The bags of Away, Horizn, and Rimowa bear some similarities. Hard-side cases are unequivocally in, as are clean lines, charging capabilities, and muted but pleasing colors like pistachio and millennial pink. And, as Away demonstrated with its dented aluminum product shots—which, in fact, were a nod to classic Rimowa bags—these cases are designed to be not just seen but used, rather than gingerly carted from the town car to first class check-in.

This is consistent with the kind of demographic they speak to: frequent travelers who are upwardly mobile, but not necessarily traveling on a limitless company expense account. They are people who have benefitted from and grown up with the great democratization of travel, and are accustomed to traipsing through cobblestone streets to find their Airbnb and chucking their carry-on into the overhead bin while traveling on a basic economy ticket. Horizn’s founder thinks of them as creative class “urban nomads” or “people that actually still carry their bag themselves and take the tube [metro] to the hotel—that’s the kind of audience we’re talking to.”

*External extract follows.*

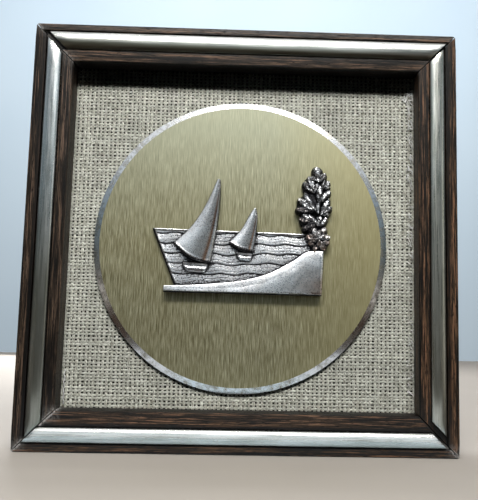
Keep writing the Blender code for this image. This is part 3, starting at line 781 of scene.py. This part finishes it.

This design-led sensibility is another reason the luggage market was ripe for disruption. These days we don’t just ferry ourselves from airport to airport, we Instagram the entire process. (As Arnault said in a recent profile in the New York Times Styles section, “If you follow me on Instagram, you see … just a lot of stories of suitcases everywhere.”) And frankly, a black soft-shell nylon bag may be functional, but it just isn’t that photogenic.

Napoli, who wrote brand case studies on both Away and Rimowa noted, “When people Instagram their Away case, they do so with a latte or a certain shot in mind—it’s very curated.” She adds that millennials—a generation said to value experiences over things—tend to see the trips they go on as a crucial part of their identities.

“Travel is the new currency, and millennials are the driving force here,” Napoli said. “They’re willing to pay for an experience more than a product. But you need luggage to have that experience.”

This post has been updated to change Away Travel to simply Away.